Improve Gameplay Even More
The current crop of games for the new iPad is impressive when compared to the iPad 2 but unimpressive when compared to game consoles and personal computers. Neither the CPU nor the GPU has enough horsepower to deliver this kind of experience. Real Racing HD, Modern Combat 3, Air Supremacy, and Infinity Blade 2 are nice for the new iPad’s 9.7″ display but to move up the food chain to challenge consoles and PCs in more graphically oriented games, they have a long way to go. I’m not saying that iPad won’t take sales away from today’s consoles, because they will, but those who want the highest gameplay reality with the use of technical graphics features of tessellation (better geometry, more real) , more textures (more real), physics (more real), AA (anti-aliasing to remove “jaggies”), and consumers are better off with a PC. To move all those frames around, Apple will also need to move to an ARM A15-based solution. I expect NVIDIA to keep their leadership role in tablet gaming and Apple needs to assess whether they continue to build or even consider using NVIDIA’s Tegra line. Apple won’t be able to keep pace as NVIDIA already has the intellectual property to deliver 100X the performance of what is shipping, albeit on much larger and power hungry designs.
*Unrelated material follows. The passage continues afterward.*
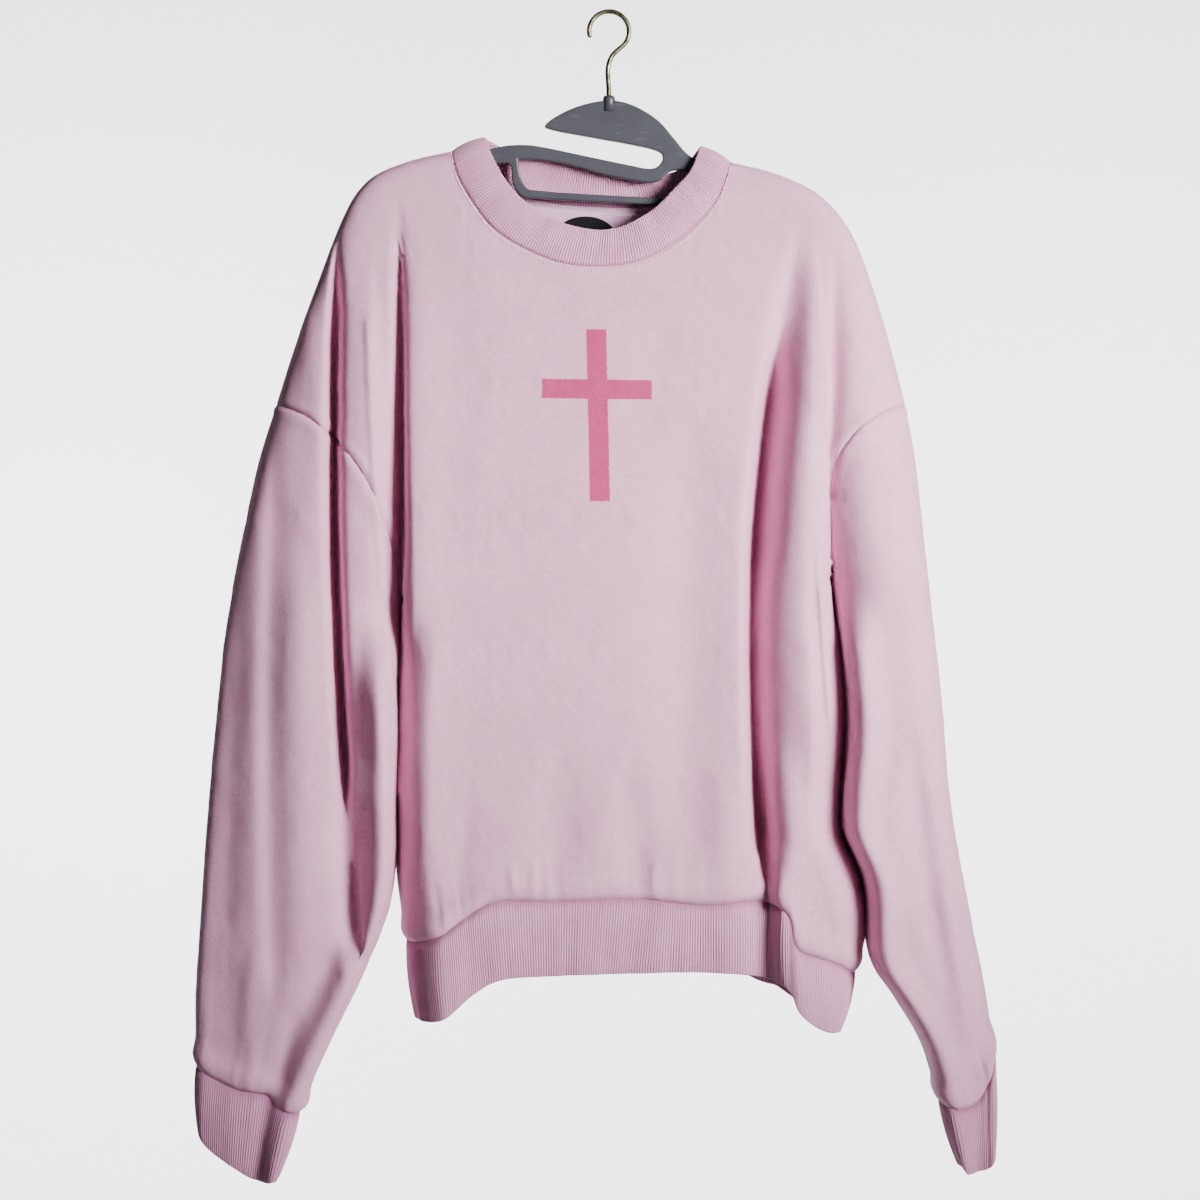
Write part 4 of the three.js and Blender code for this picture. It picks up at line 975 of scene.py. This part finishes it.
def rib_knit():
    """Rib knit: painted shade darkens the grooves using the rib height, noise adds random tone, and rows of
    stitches run down each rib.
    """
    finish = Finish("rib_knit")
    ridge = finish.node("Attribute", attribute_name="ridge", output=2)
    down = finish.axis(finish.node("UVMap", uv_map="cloth"), 1)
    here = finish.here()
    speckle = finish.noise(here, 900.0, 4.0, 0.7)
    cloudy = finish.noise(here, 45.0)
    stitch = (down * (2 * math.pi / RIB_STITCH)).math("SINE")
    # Painted shade: the colour goes darker where the rib height is low, in the grooves; the noise adds random
    # tone
    share = ((1.0 - ridge) * 0.95 + (cloudy - 0.5) * 0.5 + (speckle - 0.5) * 0.5).clamped()
    bump = finish.bump(stitch * 0.4 + speckle * 1.4, 0.0002, 0.5)
    return finish.done(Base_Color=finish.blend(share, RIB, RIB_GROOVE_SHADE_AND_TONE), Normal=bump, Roughness=0.92,
                       Sheen_Weight=0.08, Sheen_Roughness=0.55, Specular_IOR_Level=0.22)


def sewing_thread():
    finish = Finish("sewing_thread")
    twist = finish.noise(finish.here(), 2500.0, 2.0)
    return finish.done(Base_Color=finish.blend(twist, THREAD, THREAD_DEEP), Roughness=0.6,
                       Normal=finish.bump(twist, 0.0001), Specular_IOR_Level=0.35)


def hanger_plastic():
    finish = Finish("hanger_plastic")
    here = finish.here()
    cloud = finish.noise(here, 30.0, 4.0)
    scuff = finish.ramp(finish.streaks(here, (60, 400, 500), 4.0), 0.6, 0.72)
    colour = finish.blend(cloud, PLASTIC, PLASTIC_LIGHT)
    colour = finish.blend(scuff * 0.25, colour, PLASTIC_SCUFF)
    grain = finish.bump(finish.noise(here, 1400.0), 0.00008, 0.4)
    return finish.done(Base_Color=colour, Roughness=cloud * 0.12 + scuff * 0.15 + 0.3, Normal=grain,
                       Specular_IOR_Level=0.5)


def hook_wire():
    finish = Finish("hook_wire")
    here = finish.here()
    tarnish = finish.noise(here, 140.0, 5.0, 0.65)
    drawn = finish.streaks(here, (2600, 2600, 60), 2.0)
    colour = finish.blend(finish.ramp(tarnish, 0.4, 0.62), WIRE, WIRE_TARNISH)
    return finish.done(Base_Color=colour, Metallic=1.0, Roughness=tarnish * 0.25 + drawn * 0.1 + 0.2,
                       Normal=finish.bump(drawn, 0.00005, 0.5))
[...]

Improve Safari Multitasking
Multi-tab browser multitasking is still painful and unproductive on the new iPad. Just open up 5-10 tabs and see what happens. First, when resources have maxxed out, iOS flushes the tab of data and the user needs to reload the entire tab when they return to it. The user returns to a blank, white tab. Secondly, iOS has a difficult time downloading items in different tabs at the same time. This is most likely the result of low memory bandwidth and a weak CPU. The new iPad uses the A5X which includes a dual core ARM A9-based processor which just isn’t up to the task. I’d like to see Apple use either NVIDIA’s Tegra line or even Intel’s Medfield to help fix this. If Apple wants to roll their own silicon, they will need to go to ARM-based A15 architecture, dual or preferable quad.
The current iCloud is incomplete as I point out here. Apple, at least for productivity, needs to complete the solution. Today, users need to go through gymnastics to sync their docs between the phone, tablet, and PC/Mac. There is a seamless link between iOS devices but breaks when it comes to the PC and Mac. Files do not automatically appear and update in the Documents folder as they should. Instead users need to open the document from iCloud in the web browser, edit on the PC/Mac, then copy back to the iCloud on the web This is suboptimal and Apple knows it and I expect this to be fixed at least by the new-new iPad. (Note: Technically these aren’t changes need to be made to the iPad, but the Mac and PC software.)
As I sit and write this on my iPad with the Zagg keyboard, I really would like for Apple to take the convertible configuration more seriously as opposed to throwing it out to the peripheral makers. While better than nothing, the Zagg implementations and others are very clunky, and are, well….. peripherals and not well integrated. Apple should take what Asus has done with the Prime and Slider then perfect it. I can imagine a $699-799, 12mm thick iPad slider configuration. When the user wants a keyboard they slide it out and when they don’t need the keyboard, slide it on and use as a slate. Apple, while currently the tablet leader, cannot get caught sleeping as Microsoft with Windows 8 convertible designs.
This convertible configuration would benefit Apple in many ways:
- fills $699-799 clamshell price hole Ultrabooks occupy
- maintains MacBook premium positioning at $999 minimum
- given Apple could add more battery in the keyboard, could outlast Ultrabooks by as much as 10 hours active use.
- sets the stage for iOS and OSX operating system unification which then positions Apple to take more PC market share
Face Login that Works
Imagine how much time we waste logging into our devices. I am dumbfounded that this hasn’t been solved yet but understands the challenges, mostly technical. You see, to have accurate results, two elements are required. First, you need to upgrade the camera (s). Higher resolution, stereoscopic cameras could be used to capture a 3D view of the head and face. Those cameras should be higher resolution to capture skin and hair details. This helps to keep from someone fooling the device with a photograph of a person or using a mask. Finally, the new-new iPad would need enough “burst-mode” processing and memory bandwidth to do all of this in two tenth of a second. This wouldn’t impact battery life as it only maxes out the CPU, GPU or DSP for a very short time.
This same technology could be used to turn the iPad into a better multi-user, coffee table appliance that all the family members could share. For example, when my son grabs the iPad to play a game (which he often does), I don’t want him to get access to my client emails and accidentally delete one.
Anticipating the new-new iPad
The new iPad, aka iPad 3 will sell in droves, potentially twice as many as the $499 predecessor in the same timeframe. The fact that it will sell well doesn’t make it perfect by any stretch. It can and must be to continue its dominance at the $499+ price point. If the past is a guide to the future, Apple is making some of the final design and capability decisions right now on the new-new iPad and Apple knows better than everyone that they must continue to have at least “triples” to stay ahead of Android and Windows 8. The competition is more focused and more experienced and I expect a much tougher for Apple with Windows 8.